Quel a été le thème fédérateur de cette édition 2021 ?

Il s’agissait de la mémoire. Je l’ai évoqué pour les conférences organisées avec des fondations. Mais ce thème nous a également guidées pour inviter certains auteurs ayant écrit sur ce sujet et pour définir l’ensemble des tables rondes et des rencontres. La mémoire a été au cœur des animations, des tables rondes et des lectures musicales et a été abordée sous des angles différents : littéraire, scientifique, historique…

Quant au programme, pouvez-vous nous parler des rencontres et des tables rondes qui ont été organisées dans deux espaces – Le Petit Lac et le Grand Lac – tout au long de ces deux jours ?

Elles ont été nombreuses : 46 sur les deux journées ! L’idée était de donner la parole à un maximum d’auteurs et de proposer au public une grande diversité d’échanges avec, toujours comme point d’accroche, la mémoire.

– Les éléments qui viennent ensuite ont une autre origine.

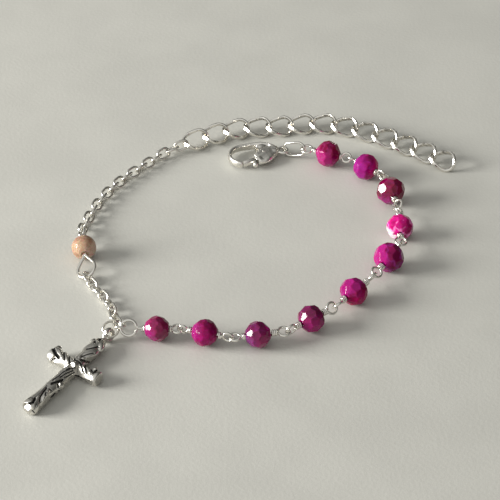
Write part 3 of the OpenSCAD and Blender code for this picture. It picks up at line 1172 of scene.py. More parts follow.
@dataclass(frozen=True)
class AntiqueFinish:
    """Cast metal with black in its recesses and worn bright heights."""

    name: str
    bright: Colour = (226, 223, 216)
    grey: Colour = (200, 197, 190)
    black: Colour = (20, 19, 18)
    roughness: float = 0.22

    def build(self) -> bpy.types.Material:
        """Builds the material.

        Returns:
            The material.
        """
        made, n, shader = new_material(self.name)
        spot = n.add("TexCoord").outputs["Object"]
        wear = use_group(n, Shared.POLISH, spot, Scale=420.0, Tarnish=0.5)
        depth = n.add("Attribute", attribute_name="recess").outputs["Fac"]
        ragged = n.math("ADD", depth, n.math("MULTIPLY_ADD", wear["Smudge"], 0.5, -0.25))
        worn = n.mix(n.ramp(ragged, -0.15, 0.15), paint(self.bright), paint(self.grey))
        worn = n.mix(n.times(wear["Tarnish"], 0.5), worn, paint(self.grey))
        dark = n.ramp(ragged, 0.22, 0.50)
        n.feed(shader.inputs["Base Color"], n.mix(dark, worn, paint(self.black)))
        rough = n.ramp(wear["Smudge"], 0.3, 0.8, self.roughness * 0.8, self.roughness * 1.6)
        n.feed(shader.inputs["Roughness"], n.math("MULTIPLY_ADD", dark, 0.45, rough))
        n.feed(shader.inputs["Normal"], n.bump(wear["Height"], 0.16, 0.0001))
        n.feed(shader.inputs["Metallic"], n.ramp(dark, 0.2, 1.0, 1.0, 0.25))
        return made


# pale mauve on the window's side of beads one and two: painted reflection of the bright room
REFLECTED_MAUVE = (155, 38, 123)
# each tone: colour, angle from the right as seen, where it starts, softness and amount; paler mauve tones
# on the window's side are painted reflection of the room, darker tones on the far side are painted shade,
# and the rest are the stones' own patches
STONES = (
    StoneFinish(
        "stone_01", (152, 5, 83), (116, 3, 65), (150, 42, 104),
        (Tone(REFLECTED_MAUVE, 215, 0.45, 0.35, 0.6), Tone((108, 2, 54), 20, 0.45, 0.3, 0.7)),
        vein_amount=0.25, vein_width=0.05, grain=0.3, roughness=0.05, shine=0.36, coat=0.2,
    ),
    StoneFinish(
        "stone_02", (159, 6, 99), (125, 3, 70), (149, 40, 117),
        (Tone(REFLECTED_MAUVE, 170, 0.45, 0.35, 0.6), Tone((107, 2, 56), 60, 0.42, 0.15, 0.8)),
        vein_amount=0.25, vein_width=0.05, grain=0.35, roughness=0.14,
    ),
    StoneFinish(
        "stone_03", (114, 2, 74), (86, 1, 56), (123, 34, 115),
        (Tone((128, 33, 119), 230, 0.55, 0.3, 0.7), Tone((154, 2, 93), -30, 0.3, 0.4, 0.7)),
        vein_amount=0.35, vein_width=0.05, grain=0.3, roughness=0.05, shine=0.34, coat=0.15,
    ),
    StoneFinish(
        "stone_04", (128, 2, 77), (96, 1, 58), (146, 29, 129),
        (Tone((159, 6, 106), 280, 0.3, 0.35, 0.8), Tone((85, 1, 58), 110, 0.5, 0.3, 0.6)),
        vein_amount=0.2, vein_width=0.04, grain=0.15, roughness=0.05, shine=0.34, coat=0.15,
    ),
    StoneFinish(
        "stone_05", (138, 3, 74), (114, 2, 60), (161, 38, 129),
        (Tone((153, 22, 113), 128, 0.0, 0.14, 0.8), Tone((169, 4, 81), -60, 0.4, 0.3, 0.7)),
        vein_amount=0.3, vein_width=0.05, grain=0.15, roughness=0.08,
    ),
    StoneFinish(
        "stone_06", (141, 4, 81), (111, 2, 64), (154, 52, 148),
        (Tone((176, 25, 128), 190, 0.12, 0.16, 0.75), Tone((103, 2, 56), -20, 0.25, 0.3, 0.8)),
        vein_amount=0.5, vein_width=0.05, grain=0.2, roughness=0.10,
    ),
    StoneFinish(
        "stone_07", (212, 23, 135), (171, 12, 103), (253, 162, 221),
        (Tone((139, 8, 77), -15, 0.40, 0.25, 0.85), Tone((240, 222, 232), 228, 0.66, 0.10, 1.0)),
        vein_amount=0.60, vein_width=0.05, grain=0.1, roughness=0.10,
    ),
    StoneFinish(
        "stone_08", (135, 1, 58), (101, 1, 43), (147, 24, 112),
        (Tone((151, 22, 117), 258, 0.5, 0.22, 0.75), Tone((122, 1, 53), 20, 0.3, 0.4, 0.6)),
        vein_amount=0.25, vein_width=0.05, grain=0.15, roughness=0.04, shine=0.36, coat=0.2,
    ),
    StoneFinish(
        "stone_09", (155, 5, 102), (122, 3, 76), (166, 39, 150),
        (Tone((145, 23, 121), 175, 0.2, 0.35, 0.75), Tone((194, 5, 107), 0, 0.35, 0.3, 0.7)),
        vein_amount=0.45, vein_width=0.07, grain=0.15, roughness=0.09,
    ),
    StoneFinish(
        "stone_10", (140, 2, 68), (111, 1, 50), (182, 56, 135),
        (Tone((168, 33, 116), 238, 0.15, 0.28, 0.8), Tone((119, 1, 47), 70, 0.45, 0.2, 0.7)),
        vein_amount=0.35, vein_width=0.06, grain=0.1, roughness=0.09,
    ),
)
PEACH = StoneFinish(
    "peach_stone", (190, 158, 130), (164, 128, 102), (206, 182, 156),
    (Tone((214, 188, 170), -40, 0.35, 0.4, 0.7), Tone((150, 112, 96), 100, 0.55, 0.3, 0.5)),
    vein_amount=0.35, vein_width=0.08, grain=0.55, roughness=0.10, glow=0.5,
)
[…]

Impossible de les citer toutes ici, juste quelques une d’entre elles : Macha Méril : La mémoire de l’exil ;  Blandine de Caunes & Sarah Biasini : La transmission familiale, écrire pour passer le témoin ; Sylvie le Bihan & Xavier de Moulins : La mémoire familiale ; Laure Mi-Hyun Croset : L’élégance du souvenir ; Abigail Seran : Mémoire des anciens ; Sébastien Spitzer & Oscar Lalo : Des livres pour ne pas oublier ; Marion Emonot & Ananda Devi : Femmes dans l’adversité ; Gilles Paris & Gaëlle Josse : Quand le corps vacille…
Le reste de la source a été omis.